The government is twisting science and mangling the concept of ’natural’ to force gene-edited foods, unlabelled, onto our plates.

Environment secretary George Eustice promotes gene editing as a precision science – one that is all benefits, no downside. Much of the media has fallen for this reassuring but thoroughly fallacious sales pitch, when in fact genome editing is just another form of risky genetic engineering.

Gene editing isn’t just a single snip or tweak. As well as any intended genetic modification, it invariably involves large numbers of unintended alterations to the plant or animal in question. It can also entail multiple cuts into an organism’s DNA and the insertion of foreign genes.

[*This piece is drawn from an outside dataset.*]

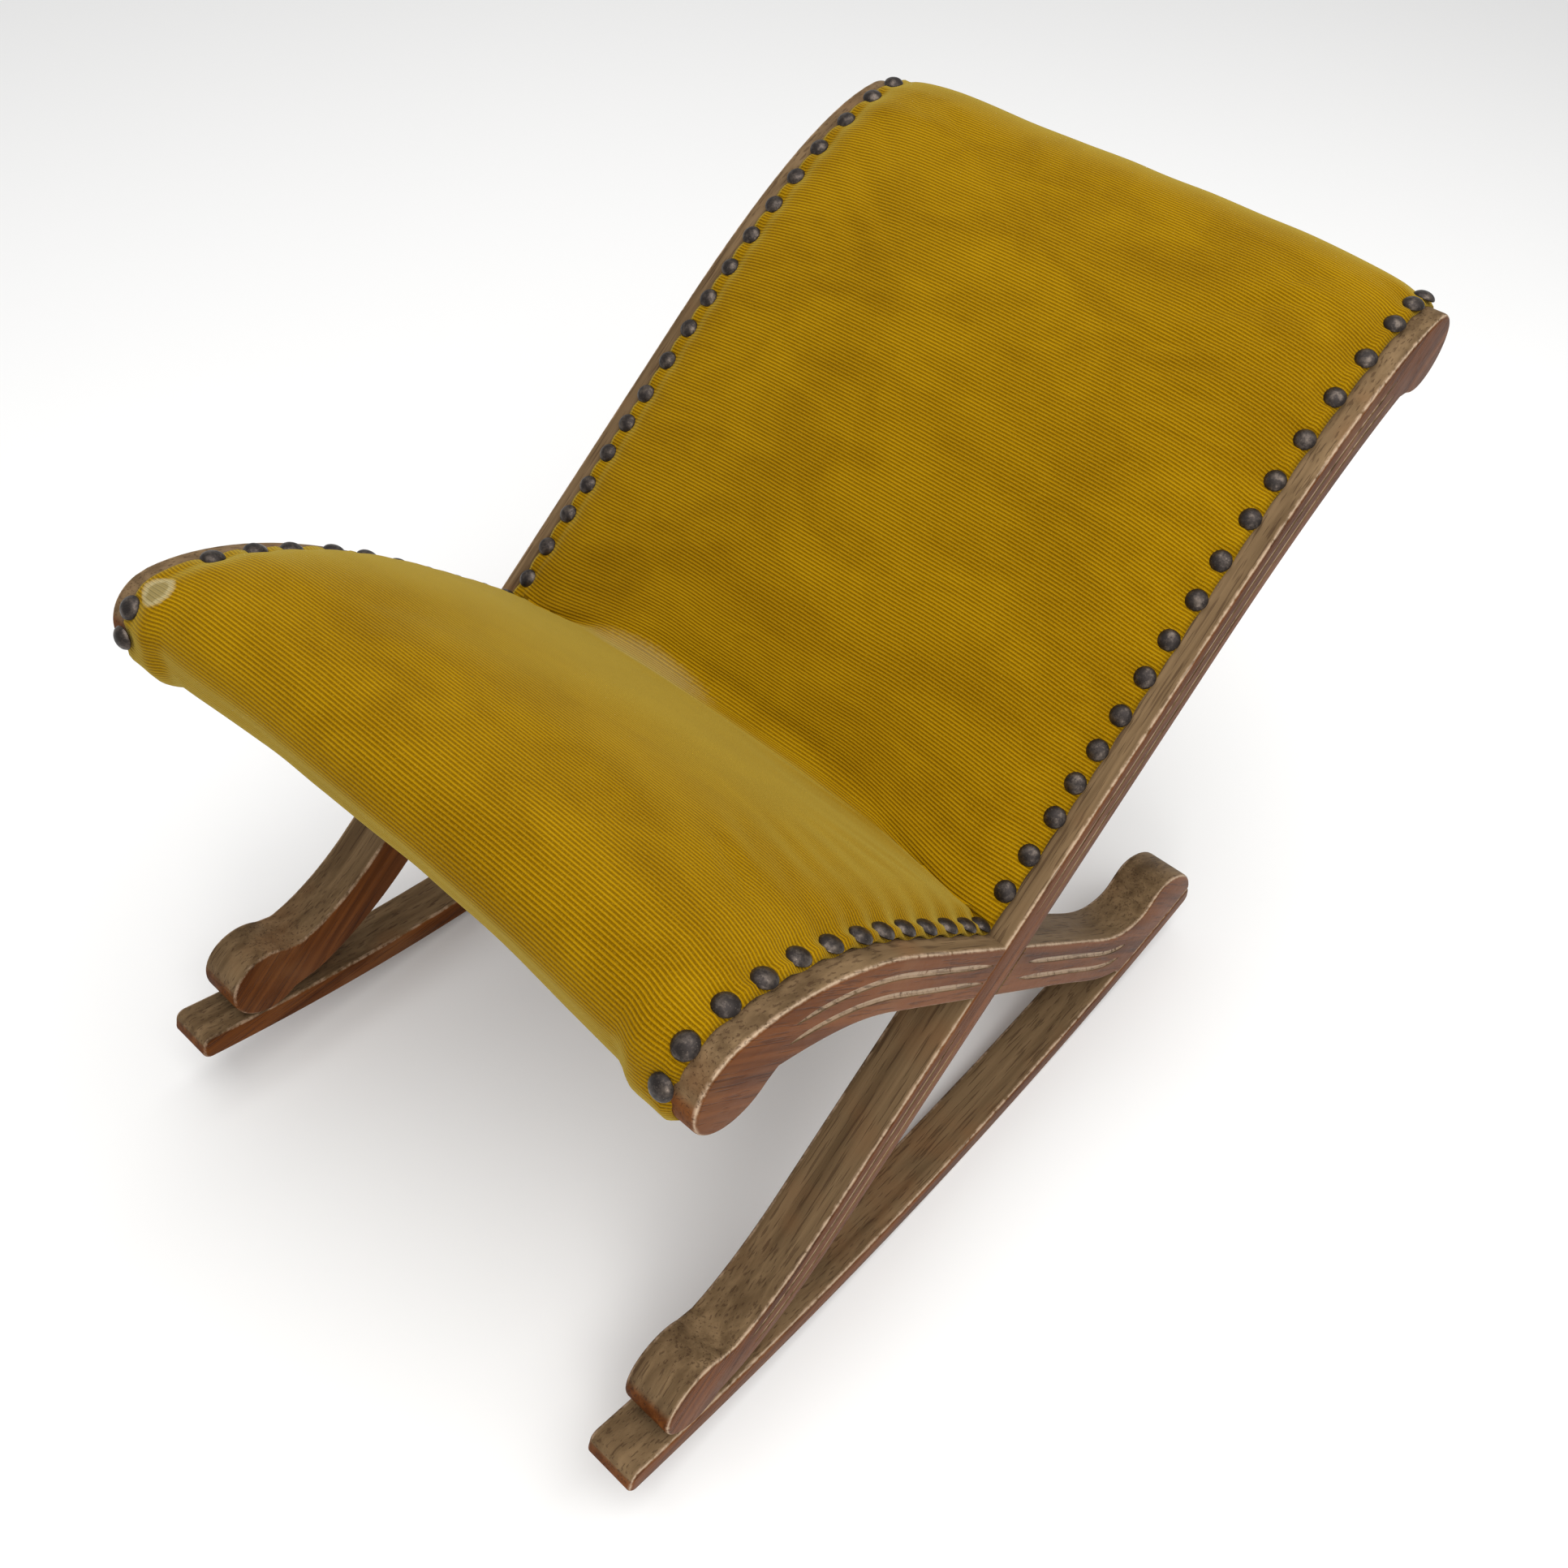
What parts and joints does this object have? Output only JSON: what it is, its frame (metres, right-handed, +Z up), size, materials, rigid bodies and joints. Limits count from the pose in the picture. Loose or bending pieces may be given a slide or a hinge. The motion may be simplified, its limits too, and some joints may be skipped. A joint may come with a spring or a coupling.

For instance, Professor Cathie Martin, who led the development of the gene-edited tomato that could be the first crop of its kind to go on sale in the UK, told The National that the process did insert ­foreign genes that were removed ­before the final plant was put to market.

And be in no doubt that, as the European Court of Justice has ruled, gene editing does indeed create genetically modified organisms (GMOs).

Yet if the UK government gets away with its new legislation, it would allow plants created using foreign genes to be classified as ‘natural’ and they will be exempt from regulation and labelling.

This should alarm us. A recent experiment in the US serves as a timely warning of how this volatile technology produces unpredictable, negative and irreversible results.

Researchers at Georgia State University just reported on how their gene editing experiment to reduce aggression in hamsters misfired when their ‘precision’ alterations instead bred ultra-vicious rodents. In other words, the scientists anticipated a favourable outcome, but got the opposite result.

In the realm of food, the most obvious risks of gene editing are the production of toxins and allergens that could wreak havoc with human and animal health. Who has an appetite for that?

Last year’s government consultation found 88% of citizens don’t want gene-edited foods treated differently to other genetically modified products.

Is it any wonder that, very sensibly, no UK supermarket is willing to say it will stock gene-edited food?